I have now used it on several cameras and large format shutters with useful results. These results from an Epsilon shutter showed which of the marked speeds to avoid, i.e. 1/5 and 1/10. When I did the test on the Epsilon, the disk was spinning a little faster at around 90 rpm, 1.5 revolutions per second, producing an arc of 540º as a starting point. If you make something like this it is worth checking the disk speed before each test session.
Thinking about this again whilst writing this, I thought that an even simpler device could be made using a board with a hole drilled to take the motor and photographed vertically, like the record player. I have made up such a device using polystyrene insulation but chipboard or anything handy will work. Actual dimensions can be any size space allows but the larger the disk diameter the more accurate the results will be. Any motor that runs at roughly this speed will suffice and a variable speed control would be a useful improvement to slow the disk down for slower speeds and speed it up for the faster speeds if it could be arranged. Mounting the motor and the disk will vary depending on the motor so a bit of improvisation will be needed if it is different to mine. This one only involved drilling a 19mm hole through the polystyrene to hold the motor and a push fit between the disk and the axle using an old plastic gear wheel fixed to the disk. A hole in the card of the disk could also work. Any adhesive which is suitable for polystyrene can be used, I used UHU Por. If the motor is a slack fit, a dab of adhesive will hold it in place.

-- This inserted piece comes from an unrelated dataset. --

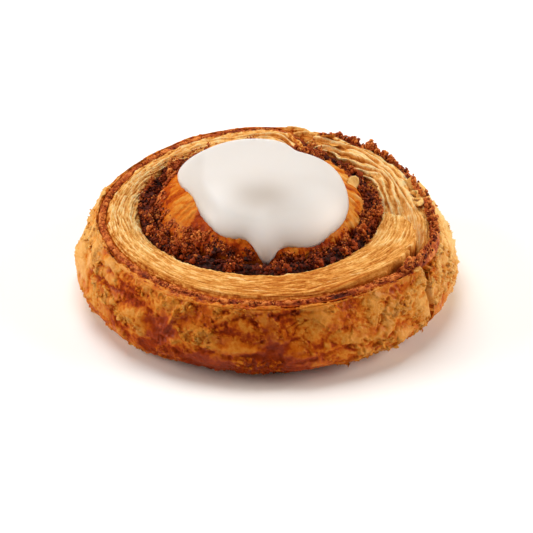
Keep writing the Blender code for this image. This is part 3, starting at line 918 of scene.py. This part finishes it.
def icing_material():
    """White icing with painted shade, greyer towards the back, on the left and over the dip, slightly uneven
    in its gloss and soft under the light.
    """
    shader = Shader("white_icing")
    # The field thin holds painted shade: grey towards the back, on the left and over the dip.
    shader.set(Base_Color=shader.tones(shader.attribute("thin"), ICING_TONES))
    shader.set(Roughness=0.34 + (shader.grain(6.0, 2.0) - 0.5) * 0.12)
    shader.set(Subsurface_Weight=0.7, Subsurface_Scale=0.006, Subsurface_Radius=(1.0, 0.88, 0.76))
    shader.set(IOR=1.46, Specular_IOR_Level=0.35)
    return shader.material


def add_piece(obj, node):
    """Puts a piece on the root, in place of a node if it stands for one."""
    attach(obj, "root")
    if node:
        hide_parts(node)


def make_dough(material):
    """The coil in five lengths. Returns the points and fields of each."""
    pieces = {}
    spread = np.linspace(0.0, 1.0, UPPER_POINTS + 2)[1:-1]
    for name, (low, high, step, wall_points) in DOUGH_LENGTHS.items():
        winding = np.arange(low, high + 0.01, step)
        levels = np.linspace(0.0, 1.0, wall_points)
        points, fields = dough_points(winding, levels, spread, np.linspace(0.0, 1.0, SLOT_POINTS))
        add_piece(grid_mesh(name, points, fields, material), "dough_coil")
        pieces[name] = (points, fields)
    return pieces


def filling_top(winding):
    """Height of the filling's edges, a little below the dough on both sides of it."""
    first = dive(winding, *FIRST_DIVE)
    inside = ramp(winding, *FILLING_CLIMBS)
    line = line_point(winding)
    top = rim_height(winding) * (1 - first) + groove_height(winding) * (first - inside) + dome(line) * inside
    return top - FILLING_SINK


def filling_point(winding, side, lift=0.0):
    """A place on the filling's upper face, heaped by 1 - side^2: side is -1 at its inner edge and 1
    at its outer one."""
    top = filling_top(winding)
    inside = ramp(winding, *FILLING_CLIMBS)
    heap = FILLING_HEAP * along_turns(winding, "thickness")[..., 0] * (1 - inside) * (1 - side**2)
    flat = line_point(winding) + lean(winding, top)
    flat = flat + direction(winding) * (side * thickness(winding, 1.0) / 2)[..., None]
    return raised(flat, top + heap + lift)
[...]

A simple device as shown above is relatively easy to make if an old gramophone/record player isn’t to hand. I slightly modified my own second effort so that it stands upright like the first, which makes lighting easier and shooting kinder on my back. The photo above shows my set up with two LED dimmable lights at 45º.
Adjustable lighting is also needed so that all speeds can be used, the slower ones needing much less light than the faster ones. I use dimmable LED units but pulling the curtains will also work.
If you have an old record player gathering dust somewhere it is a simple matter to set up for testing without going to the trouble of making a new device. An old record or a disk of black card and a white line are all that is needed with the camera tripod mounted above it. I scan my negatives onto computer and work out the angles from the calibrated backing disk or with a cad program for tighter angles, but a protractor applied to the screen or a print is a workable option.
Exposure isn’t just about getting a full tone range but just one of the tools available to us in creating the image we are after. As Francis Bacon, Thomas Jefferson and others have said, knowledge is power.